(begin)

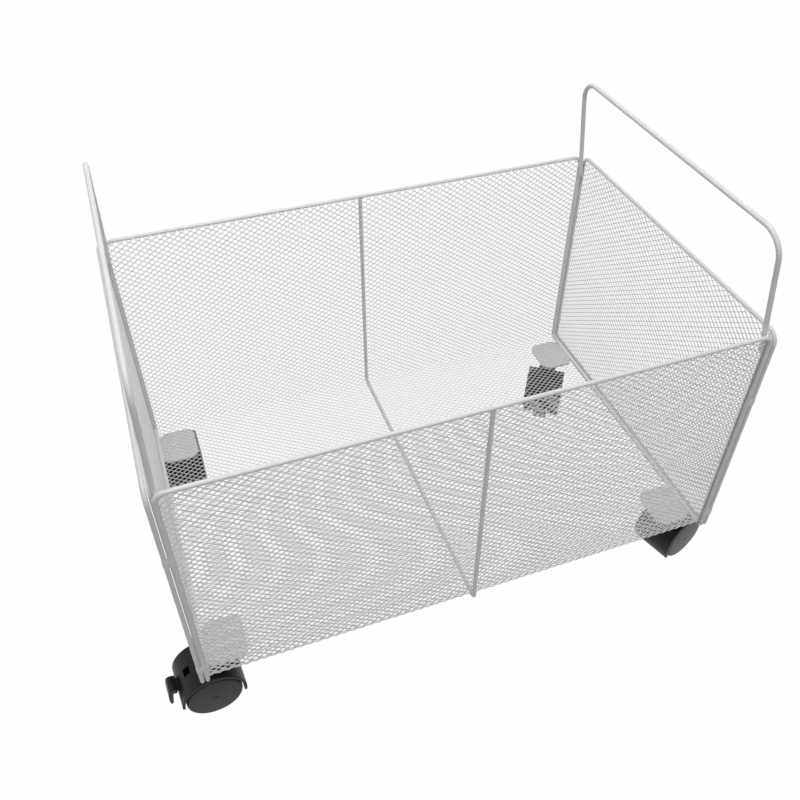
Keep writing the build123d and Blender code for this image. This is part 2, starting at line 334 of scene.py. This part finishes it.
def wheel_plastic(name, colour, roughness, centre, axis, radius):
    """Moulded wheel: faint turned rings on the disc, and a tread scuffed
    paler where it rolls. The rings need the wheel's centre and axis."""
    material, graph = new_material(name)
    place = graph.add("ShaderNodeTexCoord", output="Object")
    offset = graph.add(
        "ShaderNodeVectorMath", {"operation": "SUBTRACT"}, {0: place, 1: tuple(centre)})
    along = graph.add(
        "ShaderNodeVectorMath", {"operation": "DOT_PRODUCT"},
        {0: offset, 1: tuple(axis)}, "Value")
    full = graph.add(
        "ShaderNodeVectorMath", {"operation": "LENGTH"}, {0: offset}, "Value")
    out = (full * full - along * along).most(0.0).math("SQRT")
    ring_pitch = 0.0011
    rings = (out * (2 * pi / ring_pitch)).math("SINE")
    grain = noise(graph, place, 0.0006, 2.0, 0.6)
    scuffs = noise(graph, place, 0.0028, 4.0, 0.65)
    tread_start, tread_fade = radius - 0.0011, 0.0008
    tread = ((out - tread_start) / tread_fade).clamped(0.0, 1.0)
    worn = tread * (scuffs * 2.2 - 0.55).clamped(0.0, 1.0)
    scuffed = tuple(c * 2.6 + 0.02 for c in colour)
    surface(
        graph,
        base_color=blend_colour(
            graph, worn * 0.55, rgba(colour), rgba(scuffed)),
        roughness=worn * 0.3 + grain * 0.1 + (roughness - 0.05),
        specular_ior_level=PLASTIC_SPECULAR,
        normal=bumped(
            graph, grain * 0.8 + rings * 0.12 * (1 - tread) + worn * 0.8, 0.00005),
    )
    return material


def paint_node(name, material):
    """Gives a CAD node its finish."""
    node = NODES[name]
    node.data.materials.clear()
    node.data.materials.append(material)


# ----------------------------------------------------------------- settings

def length_property(name, description, default):
    return bpy.props.FloatProperty(
        name=name, description=description, default=default, unit="LENGTH",
        precision=5)


def colour_property(name, description, default):
    return bpy.props.FloatVectorProperty(
        name=name, description=description, default=default, subtype="COLOR",
        min=0.0, max=1.0)


def angle_property(name, description, default):
    return bpy.props.FloatProperty(
        name=name, description=description, default=default, subtype="ANGLE",
        unit="ROTATION")


class MeshSettings(bpy.types.PropertyGroup):
    """Sizes of the expanded mesh."""

    long_way: length_property("Long way", "Diamond pitch across the panel", 7.2 * MM)
    short_way: length_property("Short way", "Diamond pitch up the panel", 5.2 * MM)
    strand: length_property("Strand", "Width of a strand", 0.52 * MM)
    gauge: length_property("Gauge", "Thickness of the strand metal", 0.5 * MM)
    hem: length_property("Hem", "Unslit strip along the upright edges", 3.4 * MM)
    bend: length_property("Bend", "Middle radius where wall turns to floor", 1.7 * MM)
    rim_corner: length_property("Rim corner", "Top corners of the long walls", 8.0 * MM)
    end_corner: length_property("End corner", "Top corners of the ends", 8.3 * MM)
    foot_corner: length_property("Foot corner", "Lower corners of the ends", 2.0 * MM)
    colour: colour_property("Colour", "Powder coat on the mesh", (0.91, 0.91, 0.905))


class WireSettings(bpy.types.PropertyGroup):
    """Finish of the wires."""

    colour: colour_property("Colour", "Powder coat on the wires", (0.87, 0.87, 0.865))
    peel: length_property("Orange peel", "Size of the coat's ripples", 0.9 * MM)
    bead: length_property("Weld bead", "Length of a weld bead", 5.0 * MM)
    bead_width: length_property("Bead width", "Width of a weld bead", 1.8 * MM)


class CasterSettings(bpy.types.PropertyGroup):
    """Finish of the casters."""

    hood: colour_property("Hood", "Plastic of the hoods", (0.006, 0.006, 0.0063))
    wheel: colour_property("Wheel", "Plastic of the wheels", (0.007, 0.007, 0.0073))
    zinc: colour_property("Zinc", "Plate on the stems and nuts", (0.62, 0.63, 0.65))


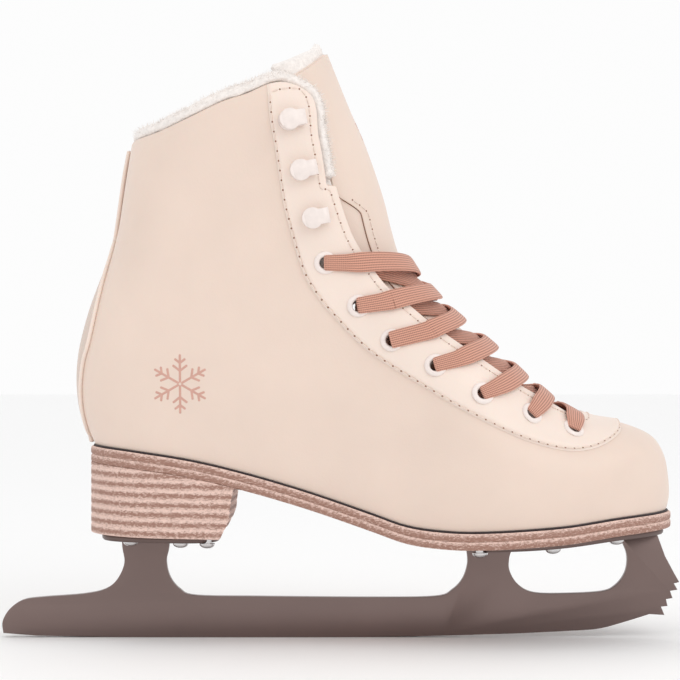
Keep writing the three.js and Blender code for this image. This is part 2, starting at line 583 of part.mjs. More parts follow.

(end)

Directions: Here, the records must be output exactly and in full.

Result:
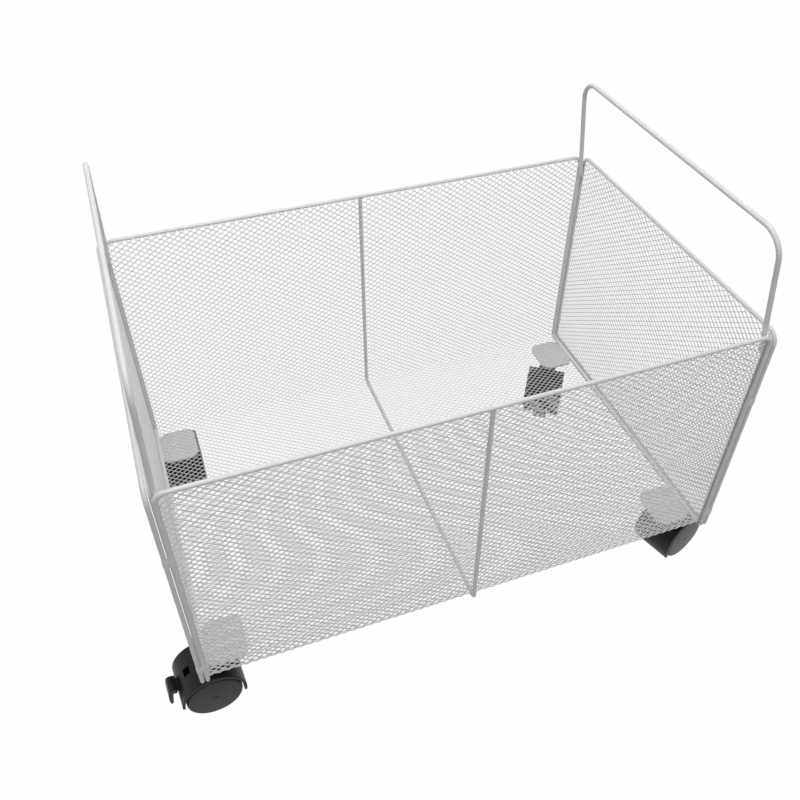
Keep writing the build123d and Blender code for this image. This is part 2, starting at line 334 of scene.py. This part finishes it.
def wheel_plastic(name, colour, roughness, centre, axis, radius):
    """Moulded wheel: faint turned rings on the disc, and a tread scuffed
    paler where it rolls. The rings need the wheel's centre and axis."""
    material, graph = new_material(name)
    place = graph.add("ShaderNodeTexCoord", output="Object")
    offset = graph.add(
        "ShaderNodeVectorMath", {"operation": "SUBTRACT"}, {0: place, 1: tuple(centre)})
    along = graph.add(
        "ShaderNodeVectorMath", {"operation": "DOT_PRODUCT"},
        {0: offset, 1: tuple(axis)}, "Value")
    full = graph.add(
        "ShaderNodeVectorMath", {"operation": "LENGTH"}, {0: offset}, "Value")
    out = (full * full - along * along).most(0.0).math("SQRT")
    ring_pitch = 0.0011
    rings = (out * (2 * pi / ring_pitch)).math("SINE")
    grain = noise(graph, place, 0.0006, 2.0, 0.6)
    scuffs = noise(graph, place, 0.0028, 4.0, 0.65)
    tread_start, tread_fade = radius - 0.0011, 0.0008
    tread = ((out - tread_start) / tread_fade).clamped(0.0, 1.0)
    worn = tread * (scuffs * 2.2 - 0.55).clamped(0.0, 1.0)
    scuffed = tuple(c * 2.6 + 0.02 for c in colour)
    surface(
        graph,
        base_color=blend_colour(
            graph, worn * 0.55, rgba(colour), rgba(scuffed)),
        roughness=worn * 0.3 + grain * 0.1 + (roughness - 0.05),
        specular_ior_level=PLASTIC_SPECULAR,
        normal=bumped(
            graph, grain * 0.8 + rings * 0.12 * (1 - tread) + worn * 0.8, 0.00005),
    )
    return material


def paint_node(name, material):
    """Gives a CAD node its finish."""
    node = NODES[name]
    node.data.materials.clear()
    node.data.materials.append(material)


# ----------------------------------------------------------------- settings

def length_property(name, description, default):
    return bpy.props.FloatProperty(
        name=name, description=description, default=default, unit="LENGTH",
        precision=5)


def colour_property(name, description, default):
    return bpy.props.FloatVectorProperty(
        name=name, description=description, default=default, subtype="COLOR",
        min=0.0, max=1.0)


def angle_property(name, description, default):
    return bpy.props.FloatProperty(
        name=name, description=description, default=default, subtype="ANGLE",
        unit="ROTATION")


class MeshSettings(bpy.types.PropertyGroup):
    """Sizes of the expanded mesh."""

    long_way: length_property("Long way", "Diamond pitch across the panel", 7.2 * MM)
    short_way: length_property("Short way", "Diamond pitch up the panel", 5.2 * MM)
    strand: length_property("Strand", "Width of a strand", 0.52 * MM)
    gauge: length_property("Gauge", "Thickness of the strand metal", 0.5 * MM)
    hem: length_property("Hem", "Unslit strip along the upright edges", 3.4 * MM)
    bend: length_property("Bend", "Middle radius where wall turns to floor", 1.7 * MM)
    rim_corner: length_property("Rim corner", "Top corners of the long walls", 8.0 * MM)
    end_corner: length_property("End corner", "Top corners of the ends", 8.3 * MM)
    foot_corner: length_property("Foot corner", "Lower corners of the ends", 2.0 * MM)
    colour: colour_property("Colour", "Powder coat on the mesh", (0.91, 0.91, 0.905))


class WireSettings(bpy.types.PropertyGroup):
    """Finish of the wires."""

    colour: colour_property("Colour", "Powder coat on the wires", (0.87, 0.87, 0.865))
    peel: length_property("Orange peel", "Size of the coat's ripples", 0.9 * MM)
    bead: length_property("Weld bead", "Length of a weld bead", 5.0 * MM)
    bead_width: length_property("Bead width", "Width of a weld bead", 1.8 * MM)


class CasterSettings(bpy.types.PropertyGroup):
    """Finish of the casters."""

    hood: colour_property("Hood", "Plastic of the hoods", (0.006, 0.006, 0.0063))
    wheel: colour_property("Wheel", "Plastic of the wheels", (0.007, 0.007, 0.0073))
    zinc: colour_property("Zinc", "Plate on the stems and nuts", (0.62, 0.63, 0.65))


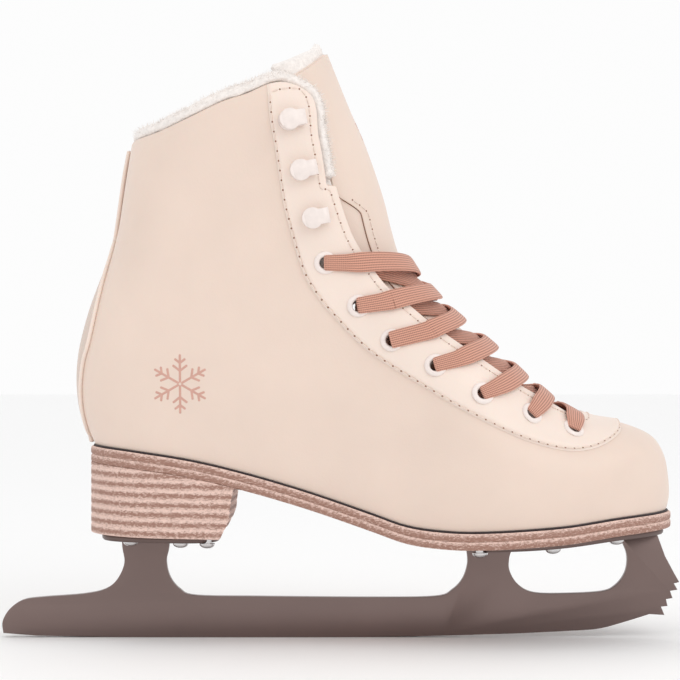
Keep writing the three.js and Blender code for this image. This is part 2, starting at line 583 of part.mjs. More parts follow.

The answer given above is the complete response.